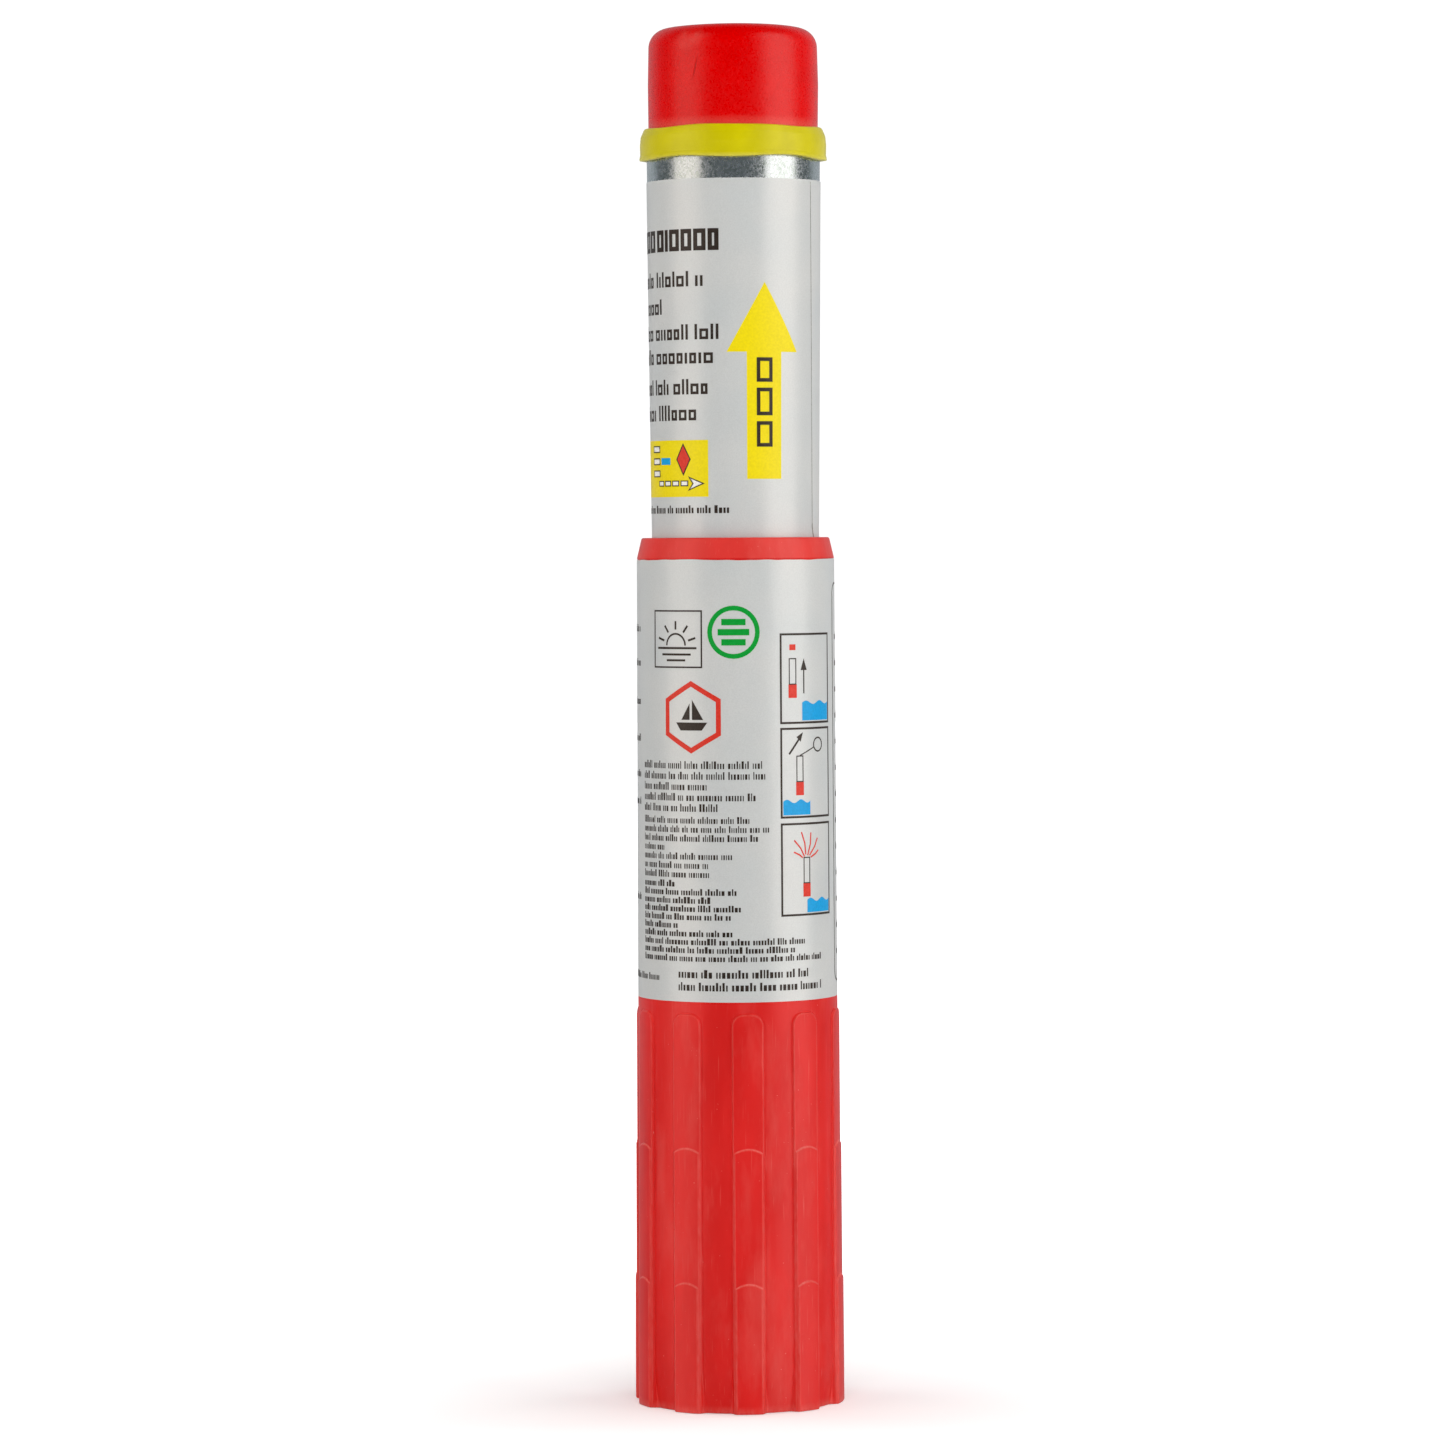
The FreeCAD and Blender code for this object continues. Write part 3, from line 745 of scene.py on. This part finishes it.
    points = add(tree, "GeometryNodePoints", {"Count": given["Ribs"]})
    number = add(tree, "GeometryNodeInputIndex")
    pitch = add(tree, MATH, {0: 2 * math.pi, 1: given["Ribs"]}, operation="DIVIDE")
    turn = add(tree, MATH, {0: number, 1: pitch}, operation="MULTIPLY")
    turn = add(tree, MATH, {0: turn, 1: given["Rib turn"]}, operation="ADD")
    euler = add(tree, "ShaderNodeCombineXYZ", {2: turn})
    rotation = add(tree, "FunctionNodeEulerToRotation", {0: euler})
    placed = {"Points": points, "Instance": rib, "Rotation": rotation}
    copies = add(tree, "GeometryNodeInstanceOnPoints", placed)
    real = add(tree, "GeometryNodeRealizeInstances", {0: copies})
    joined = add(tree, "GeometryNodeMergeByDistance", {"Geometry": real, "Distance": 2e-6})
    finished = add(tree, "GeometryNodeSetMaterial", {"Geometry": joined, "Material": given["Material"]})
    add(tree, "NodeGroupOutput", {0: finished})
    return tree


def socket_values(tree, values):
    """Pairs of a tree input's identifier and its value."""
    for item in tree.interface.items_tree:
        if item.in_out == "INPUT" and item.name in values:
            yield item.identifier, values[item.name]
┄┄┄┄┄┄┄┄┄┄
- [What this task involves]:
Can you give every line above again, exactly as written?

- [The completed task]:
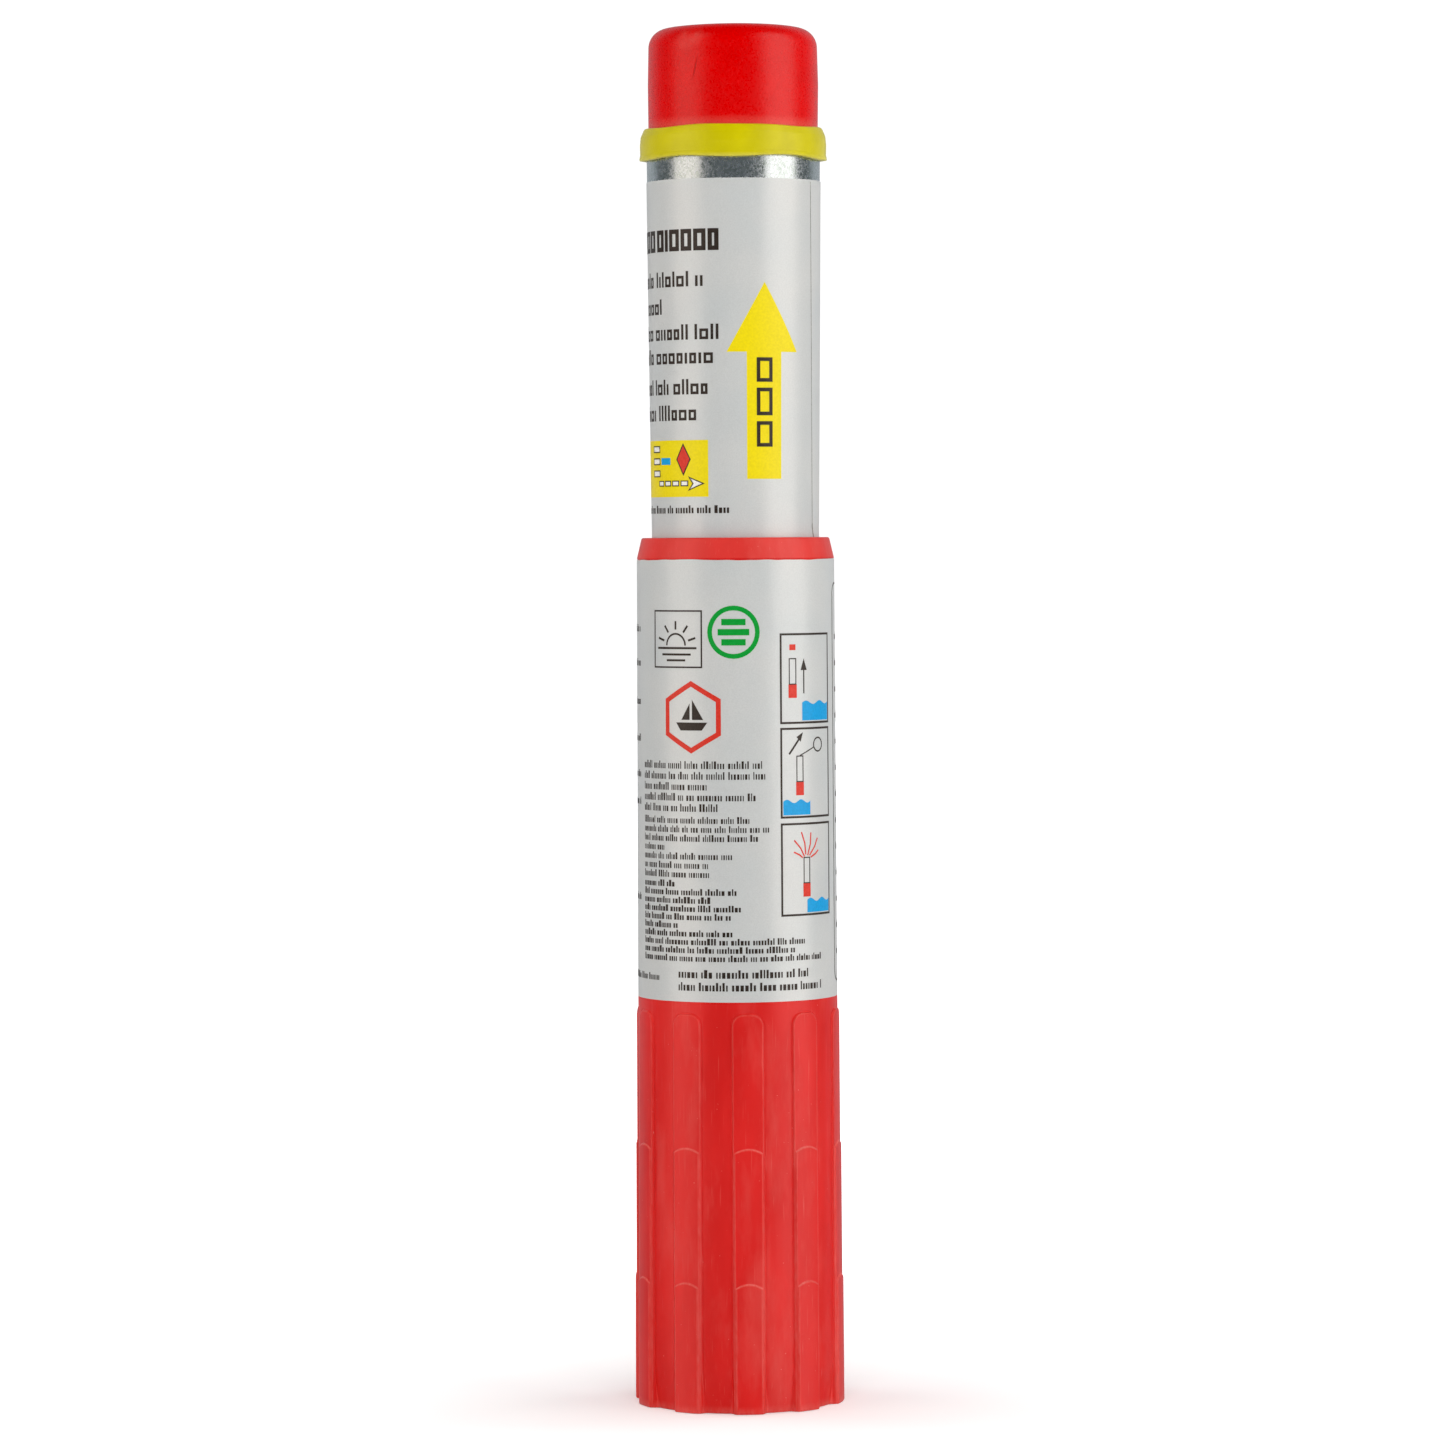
The FreeCAD and Blender code for this object continues. Write part 3, from line 745 of scene.py on. This part finishes it.
    points = add(tree, "GeometryNodePoints", {"Count": given["Ribs"]})
    number = add(tree, "GeometryNodeInputIndex")
    pitch = add(tree, MATH, {0: 2 * math.pi, 1: given["Ribs"]}, operation="DIVIDE")
    turn = add(tree, MATH, {0: number, 1: pitch}, operation="MULTIPLY")
    turn = add(tree, MATH, {0: turn, 1: given["Rib turn"]}, operation="ADD")
    euler = add(tree, "ShaderNodeCombineXYZ", {2: turn})
    rotation = add(tree, "FunctionNodeEulerToRotation", {0: euler})
    placed = {"Points": points, "Instance": rib, "Rotation": rotation}
    copies = add(tree, "GeometryNodeInstanceOnPoints", placed)
    real = add(tree, "GeometryNodeRealizeInstances", {0: copies})
    joined = add(tree, "GeometryNodeMergeByDistance", {"Geometry": real, "Distance": 2e-6})
    finished = add(tree, "GeometryNodeSetMaterial", {"Geometry": joined, "Material": given["Material"]})
    add(tree, "NodeGroupOutput", {0: finished})
    return tree


def socket_values(tree, values):
    """Pairs of a tree input's identifier and its value."""
    for item in tree.interface.items_tree:
        if item.in_out == "INPUT" and item.name in values:
            yield item.identifier, values[item.name]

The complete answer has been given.